GOAL
The required output is a single number: how many lines of the material contain the string "lifts".

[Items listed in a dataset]
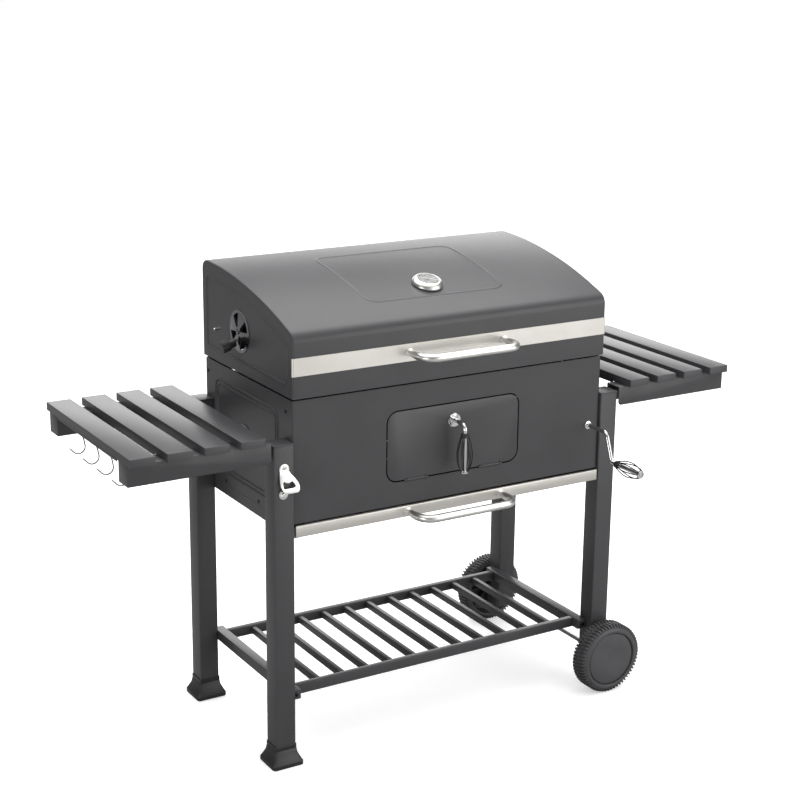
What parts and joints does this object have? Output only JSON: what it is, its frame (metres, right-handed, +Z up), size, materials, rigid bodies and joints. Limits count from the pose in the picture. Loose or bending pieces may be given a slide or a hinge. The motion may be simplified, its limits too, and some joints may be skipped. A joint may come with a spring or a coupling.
{
  "type": "charcoal grill trolley",
  "caption": "Boxy hooded charcoal grill on a wheeled leg frame: fold-down slatted side tables, crank-lifted coal tray, ash drawer, stoking door, air vents, lower shelf.",
  "frame": {"origin": "floor level, under the middle of the whole grill's box", "axes": "+X to the crank and wheel end, +Y to the back (the hood's hinges), +Z up; the stoking door faces -Y"},
  "size_m": [1.58, 0.7056, 1.0755],
  "materials": {
    "black_enamel": "black enamel",
    "black_plastic": "dark moulded plastic",
    "chrome": "bright chrome",
    "galvanised": "galvanised steel",
    "powder_coat": "satin dark grey powder coat",
    "stainless": "brushed stainless",
    "wire_steel": "plated spring wire"
  },
  "bodies": {
    "stand": {"leg_front_left": "powder_coat", "leg_rear_left": "powder_coat", "leg_front_right": "powder_coat", "leg_rear_right": "powder_coat", "foot_front": "black_plastic", "foot_rear": "black_plastic", "shelf_end_left": "powder_coat", "shelf_end_right": "powder_coat", "shelf_grid": "powder_coat", "axle": "galvanised", "firebox_front": "powder_coat", "firebox_back": "powder_coat", "firebox_side_left": "powder_coat", "firebox_side_right": "powder_coat", "drawer_guide_left": "powder_coat", "drawer_guide_right": "powder_coat", "hood_hinge_left": "powder_coat", "hood_hinge_right": "powder_coat", "bottle_opener": "chrome"},
    "hood": {"hood_shell": "powder_coat", "hood_end_left": "powder_coat", "hood_end_right": "powder_coat", "hood_trim": "stainless", "hood_handle": "stainless", "thermometer": "chrome"},
    "hood_vent_left": {"hood_vent_left": "chrome"},
    "hood_vent_right": {"hood_vent_right": "chrome"},
    "firebox_vent_left": {"firebox_vent_left": "chrome"},
    "firebox_vent_right": {"firebox_vent_right": "chrome"},
    "drawer": {"ash_drawer": "galvanised", "drawer_band": "stainless", "drawer_handle": "stainless"},
    "door": {"charcoal_door": "powder_coat"},
    "latch": {"door_latch": "chrome", "door_latch_grip": "wire_steel"},
    "crank": {"crank": "chrome", "crank_grip": "wire_steel", "lift_pinion": "galvanised"},
    "tray": {"charcoal_tray": "black_enamel", "lift_rack": "galvanised"},
    "grate_left": {"grate_left": "chrome"},
    "grate_right": {"grate_right": "chrome"},
    "wheel_front": {"wheel_front": "black_plastic"},
    "wheel_rear": {"wheel_rear": "black_plastic"},
    "table_left": {"table_arm_left_front": "powder_coat", "table_arm_left_rear": "powder_coat", "slat_left_1": "powder_coat", "slat_left_2": "powder_coat", "slat_left_3": "powder_coat", "slat_left_4": "powder_coat", "hook_1": "chrome", "hook_2": "chrome", "hook_3": "chrome", "hook_4": "chrome"},
    "table_right": {"table_arm_right_front": "powder_coat", "table_arm_right_rear": "powder_coat", "slat_right_1": "powder_coat", "slat_right_2": "powder_coat", "slat_right_3": "powder_coat", "slat_right_4": "powder_coat"}
  },
  "joints": [
    {"name": "hood_hinge", "type": "hinge", "parent": "stand", "child": "hood", "pos_m": [0, 0.30385, 0.853], "axis": [-1, 0, 0], "range_deg": [0, 95]},
    {"name": "hood_vent_left_turn", "type": "hinge", "parent": "hood", "child": "hood_vent_left", "pos_m": [-0.4122, 0.10075, 0.945], "axis": [-1, 0, 0], "range_deg": [0, 45]},
    {"name": "hood_vent_right_turn", "type": "hinge", "parent": "hood", "child": "hood_vent_right", "pos_m": [0.4122, 0.10075, 0.945], "axis": [1, 0, 0], "range_deg": [0, 45]},
    {"name": "firebox_vent_left_turn", "type": "hinge", "parent": "stand", "child": "firebox_vent_left", "pos_m": [-0.4105, 0.08575, 0.683], "axis": [-1, 0, 0], "range_deg": [0, 45]},
    {"name": "firebox_vent_right_turn", "type": "hinge", "parent": "stand", "child": "firebox_vent_right", "pos_m": [0.4105, 0.08575, 0.683], "axis": [1, 0, 0], "range_deg": [0, 45]},
    {"name": "drawer_slide", "type": "slide", "parent": "stand", "child": "drawer", "axis": [0, -1, 0], "range_m": [0, 0.35]},
    {"name": "door_hinge", "type": "hinge", "parent": "stand", "child": "door", "pos_m": [0, -0.14675, 0.6225], "axis": [1, 0, 0], "range_deg": [0, 80]},
    {"name": "latch_turn", "type": "hinge", "parent": "door", "child": "latch", "pos_m": [0, -0.14625, 0.745], "axis": [0, 1, 0], "range_deg": [0, 90]},
    {"name": "crank_turn", "type": "hinge", "parent": "stand", "child": "crank", "pos_m": [0.3804, 0.07275, 0.6775], "axis": [0, 1, 0], "range_deg": [0, 360]},
    {"name": "tray_lift", "type": "slide", "parent": "stand", "child": "tray", "axis": [0, 0, 1], "range_m": [0, 0.07539]},
    {"name": "grate_left_lift", "type": "slide", "parent": "stand", "child": "grate_left", "axis": [0, 0, 1], "range_m": [0, 0.1]},
    {"name": "grate_right_lift", "type": "slide", "parent": "stand", "child": "grate_right", "axis": [0, 0, 1], "range_m": [0, 0.1]},
    {"name": "wheel_front_spin", "type": "hinge", "parent": "stand", "child": "wheel_front", "pos_m": [0.42855, -0.16825, 0.088], "axis": [0, 1, 0], "continuous": true},
    {"name": "wheel_rear_spin", "type": "hinge", "parent": "stand", "child": "wheel_rear", "pos_m": [0.42855, 0.30275, 0.088], "axis": [0, 1, 0], "continuous": true},
    {"name": "table_left_fold", "type": "hinge", "parent": "stand", "child": "table_left", "pos_m": [-0.4843, 0.07275, 0.7358], "axis": [0, -1, 0], "range_deg": [0, 90]},
    {"name": "table_right_fold", "type": "hinge", "parent": "stand", "child": "table_right", "pos_m": [0.4843, 0.07275, 0.7358], "axis": [0, 1, 0], "range_deg": [0, 90]}
  ],
  "couplings": [
    {"joint": "crank_turn", "follows": "tray_lift", "rad_per_m": 83.333}
  ]
}
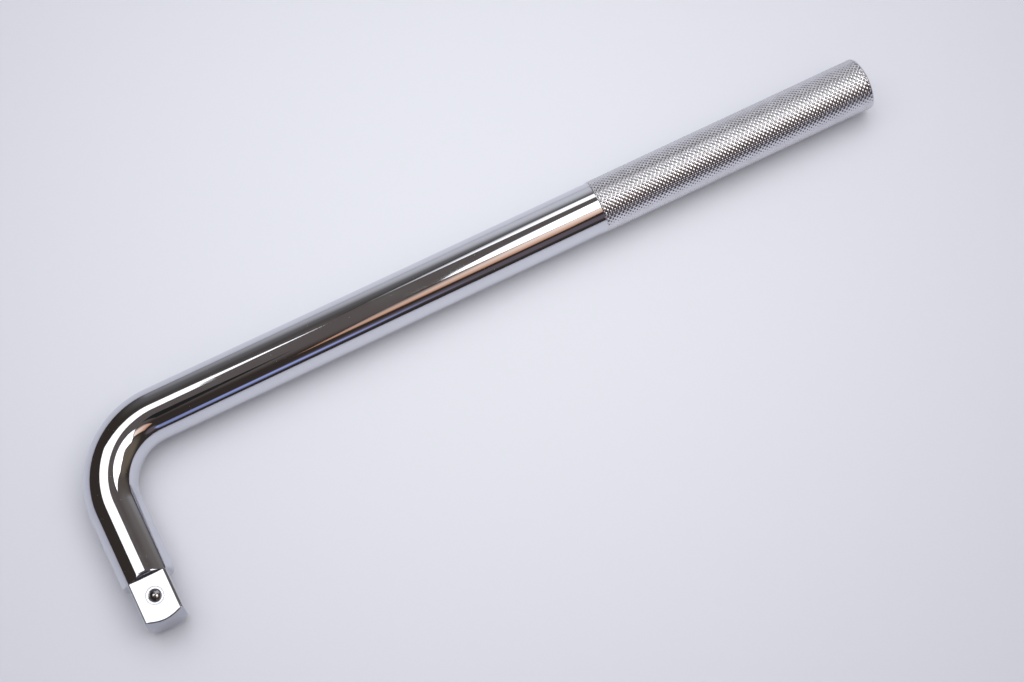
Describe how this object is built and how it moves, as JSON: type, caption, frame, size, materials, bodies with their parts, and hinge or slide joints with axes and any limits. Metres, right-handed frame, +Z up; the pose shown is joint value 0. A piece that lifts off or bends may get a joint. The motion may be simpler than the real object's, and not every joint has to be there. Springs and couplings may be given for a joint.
{
  "type": "breaker bar",
  "caption": "L-shaped breaker bar: round polished shank bent to a right angle, knurled grip, fixed square drive with a sprung detent ball.",
  "frame": {"origin": "centre of the footprint, at the height of the surface that the bar lies on", "axes": "+X along the grip arm from the bend to the grip's end, -Y along the drive arm from the bend to the square, +Z up, square to both arms and out of the flat that holds the detent ball"},
  "size_m": [0.4296, 0.1078, 0.0265],
  "materials": {
    "chrome_plate": "bright mirror chrome plating over polished forged steel, knurled on the grip",
    "ball_steel": "polished bearing steel",
    "spring_steel": "drawn spring wire"
  },
  "bodies": {
    "handle": {"bar": "chrome_plate", "detent_spring": "spring_steel"},
    "detent": {"detent_ball": "ball_steel"}
  },
  "joints": [
    {"name": "detent_press", "type": "slide", "parent": "handle", "child": "detent", "axis": [0, 0, -1], "range_m": [0, 0.0015], "stiffness_N_per_m": 1500, "springref_m": -0.003, "deforming": ["detent_spring"]}
  ]
}
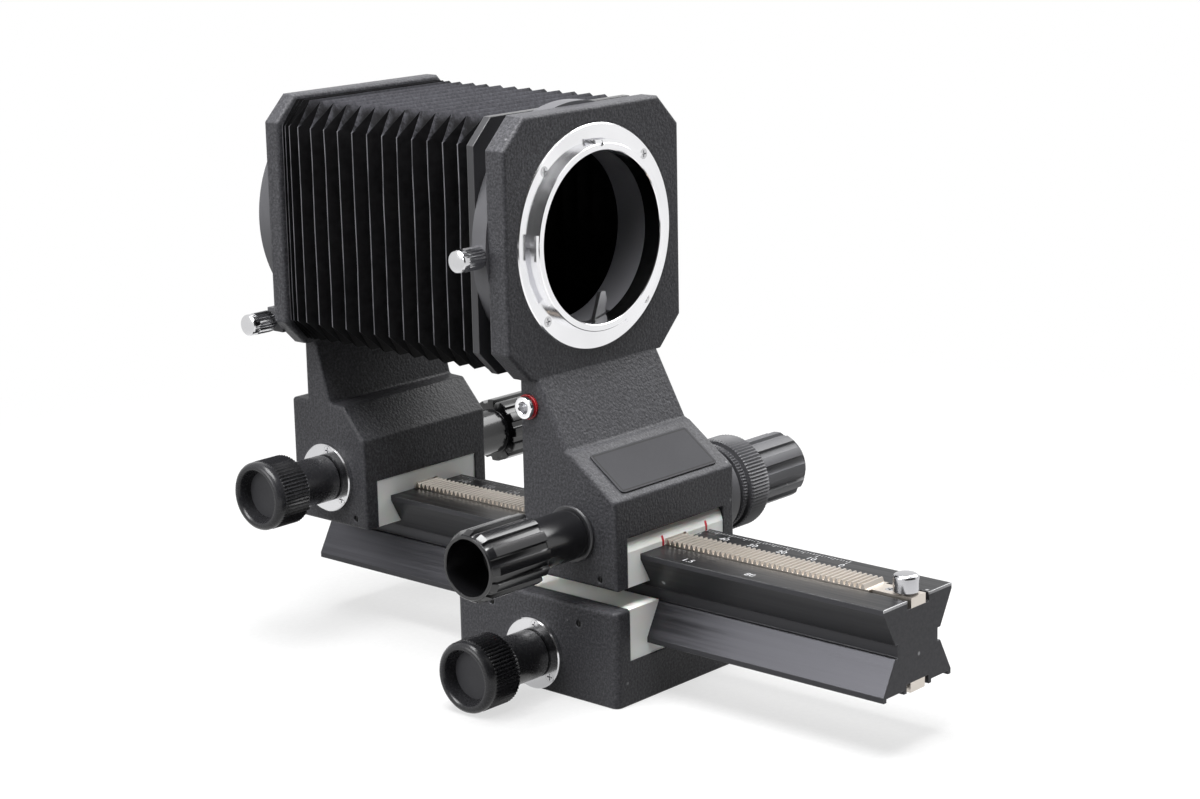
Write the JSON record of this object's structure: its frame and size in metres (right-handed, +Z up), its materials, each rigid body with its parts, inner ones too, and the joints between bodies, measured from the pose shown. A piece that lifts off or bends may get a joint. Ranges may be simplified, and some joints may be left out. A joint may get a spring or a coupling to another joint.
{
  "type": "macro bellows unit",
  "caption": "Macro bellows: lens and camera standards on a dovetail rail with rack drives, joined by a pleated bellows, on a tripod carriage.",
  "frame": {"origin": "centre of the tripod socket in the carriage's bottom face", "axes": "+Z up, -Y towards the subject along the lens axis, +X to the right as the subject sees it"},
  "size_m": [0.1354, 0.2146, 0.1597],
  "materials": {
    "crinkle_paint": "fine crinkle black paint on cast aluminium",
    "black_anodised": "black anodised, brushed along its length",
    "nylon": "off-white nylon",
    "warm_nickel": "satin nickel",
    "bright_chrome": "polished chrome",
    "satin_chrome": "satin chrome",
    "steel": "turned steel",
    "blackened_steel": "blackened steel",
    "satin_black": "satin black anodised",
    "grey_insert": "dark grey disc",
    "plate_black": "smooth black plate",
    "red_enamel": "red enamel",
    "leatherette": "black leatherette"
  },
  "bodies": {
    "carriage": {"carriage_body": "crinkle_paint", "carriage_liner": "nylon", "tripod_bush": "steel", "carriage_set_screws": "blackened_steel", "carriage_lock_flange": "satin_chrome", "carriage_flange_screws": "satin_chrome", "carriage_bearing": "satin_black"},
    "rail": {"rail": "black_anodised", "top_rack": "warm_nickel", "bottom_rack": "warm_nickel", "rack_screws": "satin_chrome", "stop_post": "bright_chrome"},
    "carriage_drive": {"carriage_shaft": "steel", "carriage_pinion": "steel", "carriage_drive_knob": "satin_black"},
    "carriage_lock": {"carriage_lock_knob": "satin_black", "carriage_lock_cap": "grey_insert"},
    "front_standard": {"front_casting": "crinkle_paint", "front_liner": "nylon", "front_set_screws": "blackened_steel", "nameplate": "plate_black", "lens_mount_ring": "bright_chrome", "lens_mount_screws": "satin_chrome", "mount_pin": "bright_chrome", "mount_barrel": "black_anodised", "reversing_disc": "satin_black", "bellows_front_frame": "satin_black", "release_socket": "satin_chrome", "release_ring": "red_enamel", "lever_pivot": "steel", "release_cover": "satin_black", "release_cover_screws": "blackened_steel", "front_bearing": "satin_black", "front_boss": "satin_black", "bellows": "leatherette"},
    "front_drive": {"front_shaft": "steel", "front_pinion": "steel", "front_knob_left": "satin_black", "front_knob_right": "satin_black"},
    "front_lock": {"front_lock_ring": "satin_black"},
    "bellows_lock": {"bellows_lock_screw": "satin_chrome"},
    "release": {"release_plunger": "steel"},
    "lever": {"diaphragm_lever": "steel"},
    "rear_standard": {"rear_casting": "crinkle_paint", "rear_liner": "nylon", "rear_set_screws": "blackened_steel", "rear_lock_flange": "satin_chrome", "rear_flange_screws": "satin_chrome", "rear_bearing": "satin_black", "camera_ring_housing": "satin_black"},
    "rear_drive": {"rear_shaft": "steel", "rear_pinion": "steel", "rear_drive_knob": "satin_black"},
    "rear_lock": {"rear_lock_knob": "satin_black", "rear_lock_cap": "grey_insert"},
    "camera_ring": {"camera_mount_ring": "black_anodised", "camera_bayonet": "bright_chrome", "bayonet_screws": "satin_chrome"},
    "ring_lock": {"ring_lock_screw": "satin_chrome"}
  },
  "joints": [
    {"name": "rail_slide", "type": "slide", "parent": "carriage", "child": "rail", "axis": [0, 1, 0], "range_m": [-0.065, 0.07]},
    {"name": "front_slide", "type": "slide", "parent": "rail", "child": "front_standard", "axis": [0, 1, 0], "range_m": [-0.072, 0.04], "deforming": ["bellows"]},
    {"name": "rear_slide", "type": "slide", "parent": "rail", "child": "rear_standard", "axis": [0, 1, 0], "range_m": [-0.02, 0]},
    {"name": "carriage_drive_spin", "type": "hinge", "parent": "carriage", "child": "carriage_drive", "pos_m": [0, 0, 0.0103], "axis": [1, 0, 0], "range_deg": [-884.1, 821]},
    {"name": "front_drive_spin", "type": "hinge", "parent": "front_standard", "child": "front_drive", "pos_m": [0, -0.0126, 0.0461], "axis": [1, 0, 0], "range_deg": [-505.4, 909.4]},
    {"name": "rear_drive_spin", "type": "hinge", "parent": "rear_standard", "child": "rear_drive", "pos_m": [0, 0.0842, 0.0461], "axis": [1, 0, 0], "range_deg": [-0.5, 253]},
    {"name": "carriage_lock_turn", "type": "hinge", "parent": "carriage", "child": "carriage_lock", "pos_m": [0, 0, 0.0103], "axis": [-1, 0, 0], "range_deg": [0, 90]},
    {"name": "rear_lock_turn", "type": "hinge", "parent": "rear_standard", "child": "rear_lock", "pos_m": [0, 0.0842, 0.0461], "axis": [-1, 0, 0], "range_deg": [0, 90]},
    {"name": "front_lock_turn", "type": "hinge", "parent": "front_standard", "child": "front_lock", "pos_m": [0, -0.0126, 0.0461], "axis": [1, 0, 0], "range_deg": [0, 60]},
    {"name": "bellows_lock_turn", "type": "hinge", "parent": "front_standard", "child": "bellows_lock", "pos_m": [-0.037, 0.00845, 0.1216], "axis": [-1, 0, 0], "range_deg": [0, 180]},
    {"name": "ring_lock_turn", "type": "hinge", "parent": "rear_standard", "child": "ring_lock", "pos_m": [-0.0335, 0.0958, 0.0934], "axis": [-1, 0, 0], "range_deg": [0, 180]},
    {"name": "camera_ring_turn", "type": "hinge", "parent": "rear_standard", "child": "camera_ring", "pos_m": [0, 0.0955, 0.12284], "axis": [0, 1, 0], "range_deg": [0, 90]},
    {"name": "release_press", "type": "slide", "parent": "front_standard", "child": "release", "axis": [1, 0, 0], "range_m": [0, 0.003], "stiffness_N_per_m": 150, "springref_m": -0.002},
    {"name": "lever_swing", "type": "hinge", "parent": "front_standard", "child": "lever", "pos_m": [0.0015, 0.0032, 0.0895], "axis": [0, -1, 0], "range_deg": [0, 17.15]}
  ],
  "couplings": [
    {"joint": "carriage_drive_spin", "follows": "rail_slide", "rad_per_m": -220.31},
    {"joint": "front_drive_spin", "follows": "front_slide", "rad_per_m": -220.31},
    {"joint": "rear_drive_spin", "follows": "rear_slide", "rad_per_m": -220.31},
    {"joint": "lever_swing", "follows": "release_press", "rad_per_m": 98.039}
  ]
}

RESULT FOR THIS EXERCISE
2